Eco-feedback (Environment-specific feedback)

According to practopoiesis, for a system as a whole, to be adaptive each level of organization needs to receive its own feedback from the environment. That is, the triggers that activate monitor-and-act units at any lower level of organization must contain information on how effective is the behavior of the system at the top-most level of organization. That way, the units at lower levels of organization receive information necessary to decide whether to act or not.

We refer to this property of adaptive systems as eco-feedback or environment-specific feedback.

There is a very simple reason for the need that feedback comes from the environment. The very act of adapting presumes not knowing upfront what the environment will be like in the future. Thus, the only way to adjust oneself to unpredictable events is to receive information from the environment concerning how well one is doing at the moment.

Sources of eco-feedback information

This does not mean that the monitor-and-act units must posses a direct assess to environmental information, such as a dedicated sensory organ. Information extracted indirectly is equally useful. This means that any information-extraction “trick” will do that enables the monitor-and-act units to extract the relevant information. For example, relevant information can be extracted from the internal activity of a system provided that this activity is sufficiently affected by the inputs from the environment. We say the information may trickle down along the practopoietic hierarchy.

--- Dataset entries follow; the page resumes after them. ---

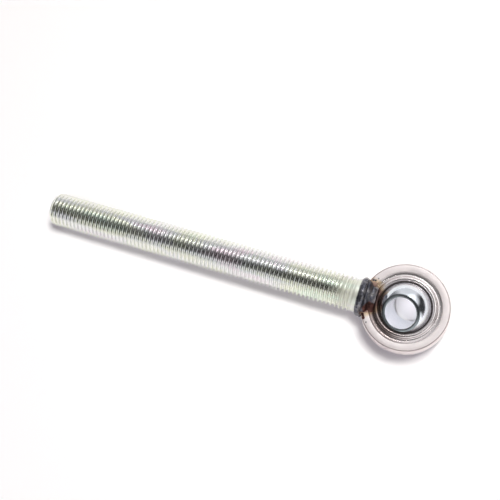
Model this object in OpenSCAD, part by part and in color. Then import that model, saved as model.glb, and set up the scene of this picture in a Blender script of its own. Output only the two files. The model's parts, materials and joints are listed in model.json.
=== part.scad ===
// Weld-on rod end: a swivel ball bearing in a steel eye, welded to a length of threaded rod.
// Frame: origin at the centre of the ball, rod along -X, eye axis along Z.
// Units are millimetres.

/* [Threaded rod] */
// Major diameter of the thread
rod_d = 20; // [16:1:22]
// Thread pitch
thread_pitch = 2.5; // [2:0.5:3]
// Distance from the ball's centre to the free end of the rod
rod_reach = 220; // [80:5:400]
// Chamfer at the rod's free end
rod_chamfer = 1.6; // [0.5:0.1:2]
// Length next to the eye where the weld heat has levelled the thread
plain_length = 6; // [4:0.5:10]

/* [Eye] */
// Outer diameter of the eye ring
eye_d = 50; // [48:1:60]
// Thickness of the eye ring
eye_t = 10; // [9.5:0.5:11]
// Bevel on the eye ring's edges
eye_bevel = 0.35; // [0.2:0.05:0.6]
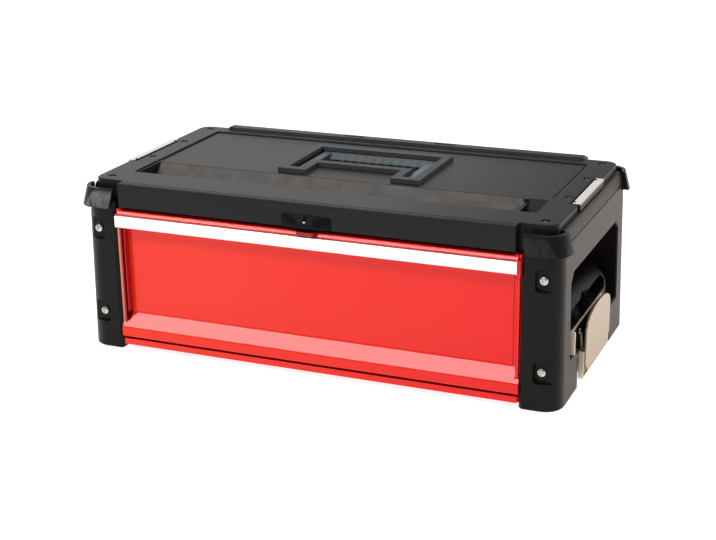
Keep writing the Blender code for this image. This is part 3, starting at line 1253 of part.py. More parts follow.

It is a part of the cybernetic knowledge of a monitor-and-act unit to selectively use those bits of the internal activity that are informative of the outside events. For example, if a concentration of a certain molecule has increased, it may indicate with high reliability that an environment with certain properties has been encountered. Thereupon, low-level mechanisms may act accordingly.

Information trickle-down means that monitor-and-act units at low levels of organization can extract the necessary information from the activity of units at higher levels of organization. For example, the sensory inputs that serve primarily the sensory-motor loops can be used to extract the needed information for lower levels of organization, such as the plasticity mechanisms.